Il percorso adottivo non è lasciato all’improvvisazione dei singoli, ma è scandito da tappe e passaggi precisi. Tra questi, un momento fondamentale e atteso con trepidazione dalle coppie è il cosiddetto “abbinamento”. Un termine decisamente asettico, che designa in realtà un passaggio dell’iter carico di emozione, quello in cui una coppia per le sue caratteristiche viene individuata dagli addetti ai lavori come la più adatta a diventare il padre e la madre di un preciso bambino (o più, se parliamo di fratelli). Ricordiamo, una volta ancora, che scopo dell’adozione è trovare una famiglia a un bambino che non ce l’ha e non il contrario! Per la coppia è il momento cruciale in cui il bambino tanto desiderato e immaginato assume finalmente contorni definiti: sesso, nome, età, peso, altezza e altre informazioni più o meno dettagliate a seconda delle risorse e dell’organizzazione del Paese di provenienza del minore.
All’interno di questa tappa, un momento particolaremente delicato e carico di emozione per gli aspiranti genitori è il ricevere la fotografia del bambino. Ogni ente adottivo segue in realtà le proprie regole e le proprie prassi: ci sono enti che mostrano le foto alle coppie al momento dell’abbinamento, ce ne sono altri, come quello a cui noi ci eravamo affidati, che le fanno vedere tassativamente solo al momento della partenza per il Paese, ovvero quando il margine di imprevisti si riduce e l’incontro con il bambino è imminente, per scongiurare il rischio di false illusioni.
Ma perché attribuire tutta questa importanza a una banale immagine?
Per una coppia che aspetta da anni di conoscere il futuro figlio, la fotografia è carica di significato. Ho ricevute le foto delle mie bambine poco poeticamente in allegato alla mail che ci comunicava la data della partenza per il primo viaggio (da lì a un mese circa). La loro presenza non era minimamente segnalata nel testo della mail. A un certo punto, tra gli alti file, ho notato due jpg denominati con i loro nomi. Ho intuito e sperato che fossero le foto delle bambine. Con quanta apprensione, con quanta emozione ho cliccato su quei file…
Non tutte le foto sono uguali, dipende naturalmente dalle possibilità del Paese di origine dei bambini. Ci sono coppie che ricevono più immagini, anche contestualizzate, con i bambini immortalati nel loro ambiente mentre si dedicano a qualche attività. Ci sono Paesi più organizzati che inviano anche video, in cui si può ascoltare la voce del bambino.

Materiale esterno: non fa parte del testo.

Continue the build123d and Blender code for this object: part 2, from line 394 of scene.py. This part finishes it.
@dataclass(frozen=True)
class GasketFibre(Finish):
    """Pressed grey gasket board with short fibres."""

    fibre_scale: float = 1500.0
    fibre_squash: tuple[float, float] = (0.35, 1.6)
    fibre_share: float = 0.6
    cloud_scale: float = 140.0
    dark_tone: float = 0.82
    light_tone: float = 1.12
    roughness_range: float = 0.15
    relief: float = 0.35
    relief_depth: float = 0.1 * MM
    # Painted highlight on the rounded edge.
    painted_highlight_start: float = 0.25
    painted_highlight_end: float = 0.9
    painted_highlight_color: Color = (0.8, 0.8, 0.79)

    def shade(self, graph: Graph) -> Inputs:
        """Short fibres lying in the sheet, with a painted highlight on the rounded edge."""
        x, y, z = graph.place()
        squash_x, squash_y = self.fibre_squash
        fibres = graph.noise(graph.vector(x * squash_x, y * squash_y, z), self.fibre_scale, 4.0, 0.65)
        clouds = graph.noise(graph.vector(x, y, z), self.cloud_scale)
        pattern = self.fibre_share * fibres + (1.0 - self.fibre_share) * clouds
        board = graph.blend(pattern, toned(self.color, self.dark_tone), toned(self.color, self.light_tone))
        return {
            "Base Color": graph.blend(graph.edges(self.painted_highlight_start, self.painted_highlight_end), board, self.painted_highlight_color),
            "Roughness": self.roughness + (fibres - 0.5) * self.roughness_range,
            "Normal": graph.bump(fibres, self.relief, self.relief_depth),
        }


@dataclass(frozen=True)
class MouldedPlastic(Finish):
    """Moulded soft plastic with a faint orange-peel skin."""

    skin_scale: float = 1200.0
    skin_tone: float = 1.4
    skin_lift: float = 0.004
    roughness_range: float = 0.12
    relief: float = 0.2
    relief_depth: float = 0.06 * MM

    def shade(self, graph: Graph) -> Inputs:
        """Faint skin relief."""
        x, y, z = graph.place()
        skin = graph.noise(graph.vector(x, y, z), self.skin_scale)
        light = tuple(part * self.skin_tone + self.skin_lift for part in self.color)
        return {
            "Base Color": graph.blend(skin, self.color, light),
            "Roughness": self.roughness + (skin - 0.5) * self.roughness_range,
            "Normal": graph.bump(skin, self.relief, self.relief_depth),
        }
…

Le mie figlie vengono dall’Etiopia, noi abbiamo ricevuto il minimo indispensabile. La foto era una singola per ogni bambina, ritratta in posa, in piedi, dritta davanti a un muro marroncino, anonimo e spoglio. Lo stesso muro che ho poi ho rivisto alle spalle di tutti i bambini nelle foto provenienti da quell’istituto. La stessa posa per tutti.

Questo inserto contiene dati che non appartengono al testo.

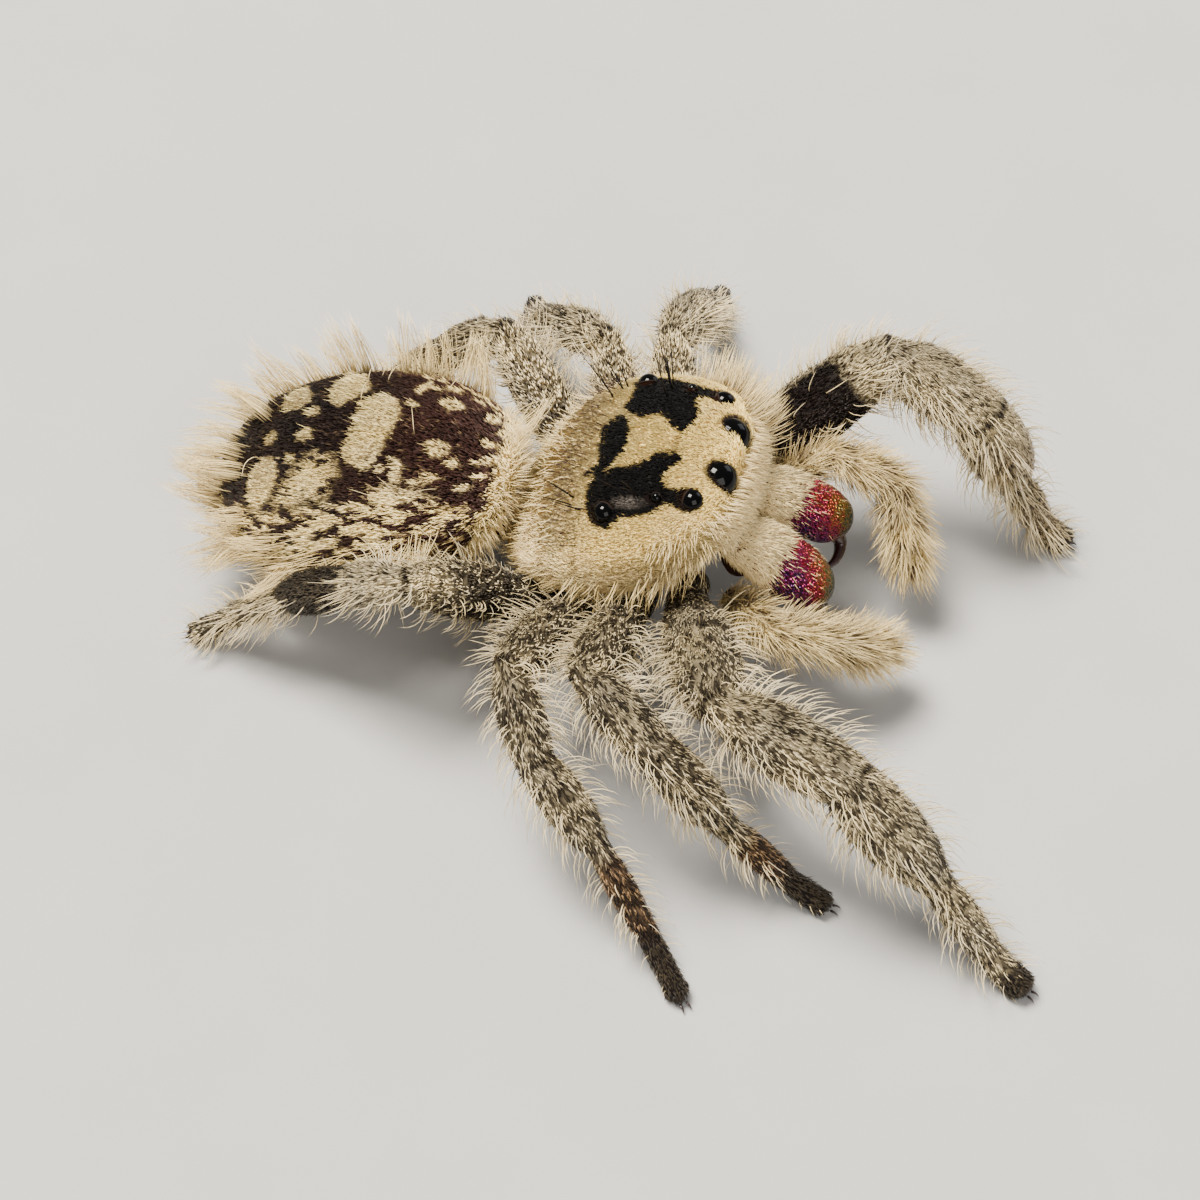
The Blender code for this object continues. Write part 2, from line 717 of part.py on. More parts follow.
def grow_coat(thing, roots, scale, trees, taken, rng):
    """Fuse locks of long hair into a piece."""
    locks = new_collection(thing.name + "_locks")
    for root, normal, lie, length, steep in roots:
        twist = Matrix.Rotation(rng.uniform(-0.22, 0.22), 3, normal)
        length *= rng.uniform(0.88, 1.14)
        for shorter in LOCK_SHORTER:
            rings, tip = lock_rings(root, normal, twist @ lie, length * shorter, steep, scale)
            if has_room(rings, tip, thing.name, trees, taken):
                points, faces = loft(rings, None, tip)
                object_from("lock", points, faces, locks, None)
                break
    if locks.objects:
        fuse = thing.modifiers.new("locks", "BOOLEAN")
        fuse.operation = "UNION"
        fuse.operand_type = "COLLECTION"
        fuse.collection = locks
        plain = thing.data
        view = bpy.context.evaluated_depsgraph_get()
        fused = bpy.data.meshes.new_from_object(thing.evaluated_get(view), depsgraph=view)
        thing.modifiers.remove(fuse)
        largest_shell(fused)
        fused.materials.clear()
        fused.materials.append(plain.materials[0])
        for face in fused.polygons:
            face.material_index = 0
        thing.data = fused
        fused.name = thing.name
        for lock in list(locks.objects):
            bpy.data.objects.remove(lock, do_unlink=True)
    bpy.data.collections.remove(locks)


def main():
    """Clear the scene and build the spider."""
    for thing in list(bpy.data.objects):
        bpy.data.objects.remove(thing, do_unlink=True)
    parts = new_collection(NAME)
    cutters = new_collection(NAME + "_cutters")

    fur = new_material("cream_fur", (0.72, 0.62, 0.45), 0.9)
    dark = new_material("dark_velvet", (0.05, 0.025, 0.02), 0.85)
    jaw = new_material("jaw_sheen", (0.55, 0.06, 0.16), 0.3, 0.8)
    eye = new_material("eye_gloss", (0.004, 0.003, 0.003), 0.05)
    horn = new_material("fang_horn", (0.04, 0.01, 0.008), 0.25)

    limbs = []
    carapace = make_carapace(parts, fur)
    make_keel("sternum", STERNUM, parts, dark)
    make_keel("mouthparts", MOUTHPARTS, parts, dark)
    make_pedicel(parts, dark)
    abdomen = make_abdomen(parts, fur)
    make_spinnerets(parts, dark)
    for side, sign in (("right", -1), ("left", 1)):
        make_chelicera(side, sign, parts, jaw)
        make_fang(side, sign, parts, horn)
        limbs += make_palp(side, parts, fur)
    for name in LEGS:
        limbs += make_leg(name, parts, fur)
    make_eyes(parts, cutters, eye)

    trees = {}
    for thing in parts.objects:
        corners = [v.co / MM + CENTRE for v in thing.data.vertices]
        trees[thing.name] = BVHTree.FromPolygons(corners, [tuple(f.vertices) for f in thing.data.polygons])
    rng = random.Random(LOCK_SEED)
    taken = {}
    for thing, stations, kind in limbs:
        scale = min(1.0, max(radius for place, radius in stations) / 0.42)
        grow_coat(thing, limb_roots(stations, kind, rng), scale, trees, taken, rng)
    grow_coat(carapace, carapace_roots(rng), 1.0, trees, taken, rng)
    grow_coat(carapace, tuft_roots(), TUFT_SCALE, trees, taken, rng)
    grow_coat(abdomen, abdomen_roots(rng), 1.0, trees, taken, rng)
    cut_sockets(carapace, cutters)


main()
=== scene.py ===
"""Dresses the jumping spider: skin, scales, hair, eyes and jaws, then floor, light and camera.

The spider is worked out in millimetres in the same body frame as its solids, with the same
named places, and turned into metres where a mesh is made.
"""

import math

import bmesh
import bpy
import numpy as np
from mathutils import Matrix, Vector


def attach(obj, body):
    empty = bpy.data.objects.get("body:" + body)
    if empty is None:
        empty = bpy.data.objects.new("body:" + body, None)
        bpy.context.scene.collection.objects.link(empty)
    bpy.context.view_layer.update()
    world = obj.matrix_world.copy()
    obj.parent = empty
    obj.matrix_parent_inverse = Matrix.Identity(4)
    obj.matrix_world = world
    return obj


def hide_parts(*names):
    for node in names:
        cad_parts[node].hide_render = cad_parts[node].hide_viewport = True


MM = 0.001
UP = np.array((0.0, 0.0, 1.0))
CENTRE = np.array((0.212, -0.035, 0.0))
SIDES = (("right", -1), ("left", 1))
FULL_COAT = 1.0

# The head's own frame, at the middle of the rear eyes
HEAD_PLACE = np.array((0.51, 0.47, 5.10))
HEAD_TURN = math.radians(-5.5)
HEAD_RAISE = math.radians(18.0)

# Carapace from rear margin to face: forward, half width, top, bottom
CARAPACE = np.array((
    (-3.36, 0.02, -2.06, -2.12),
    (-3.22, 0.95, -1.80, -2.34),
    (-2.90, 1.55, -1.40, -2.34),
    (-2.20, 2.12, -0.72, -2.32),
    (-1.30, 2.56, -0.02, -2.26),
    (-0.35, 2.72, 0.33, -2.20),
    (0.70, 2.62, 0.40, -2.05),
    (1.50, 2.34, 0.32, -1.80),
    (2.08, 1.92, 0.17, -1.62),
    (2.42, 1.34, -0.02, -1.50),
    (2.55, 0.02, -0.72, -0.80),
))
CARAPACE_STEPS = np.linalg.norm(np.diff(CARAPACE[:, :3], axis=0), axis=1)
CARAPACE_SHARES = np.concatenate(([0.0], np.cumsum(CARAPACE_STEPS))) / CARAPACE_STEPS.sum()
SQUARE_TOP = 2.5
SQUARE_BOTTOM = 3.4
WAIST = 0.42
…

Ma quanto aveva in realtà da comunicare quella foto a noi che non aspettavamo altro! Nella semplicità dell’ambientazione, le bambine emergevano in tutta la loro personalità.
Abbiamo studiato e analizzato nei minimi dettagli quelle due minuscole figure. Ogni particolare, anche il più apparentemente insignificante svelava una parte del loro piccolo essere. L’espressione del volto, lo sguardo rivolto all’obiettivo, gli abiti scelti per l’occasione, la tensione nelle manine, la pettinatura, tutto contribuiva a delineare due personalità precise, agli antipodi l’una dall’altra in questo caso. Analisi che poi si è rivelata azzeccatissima, una volta conosciute le bambine di persona. Quelle immagini le abbiamo stampate, mostrate con orgoglio ad amici e parenti. Non si può certamente dire che fossero due belle foto… ma era tutto ciò che avevamo di loro.
La fotografia per le coppie diventa il simbolo del legame con il bambino, e l’ultimo periodo, quello in cui si aspetta di andare a prenderlo e di cambiare il corso della nostra ma soprattutto della sua vita, è decisamente il più difficile da gestire emotivamente. Tra l’abbinamento e la partenza possono passare anche molti mesi. Èd è proprio alla foto che ci rivolgiamo la sera dando la buona notte al nostro bambino lontano; è la foto che guardiamo ogni mattino al risveglio per avere la forza di affrontare un nuovo giorno, l’ennesimo, d’attesa; è l’immagine ritratta nella foto che abbiamo davanti che ci spinge a sperare e a lottare per superare eventuali ritardi o difficoltà, sempre in agguato dietro l’angolo, che si possono presentare nel Paese d’origine o nell’iter burocratico.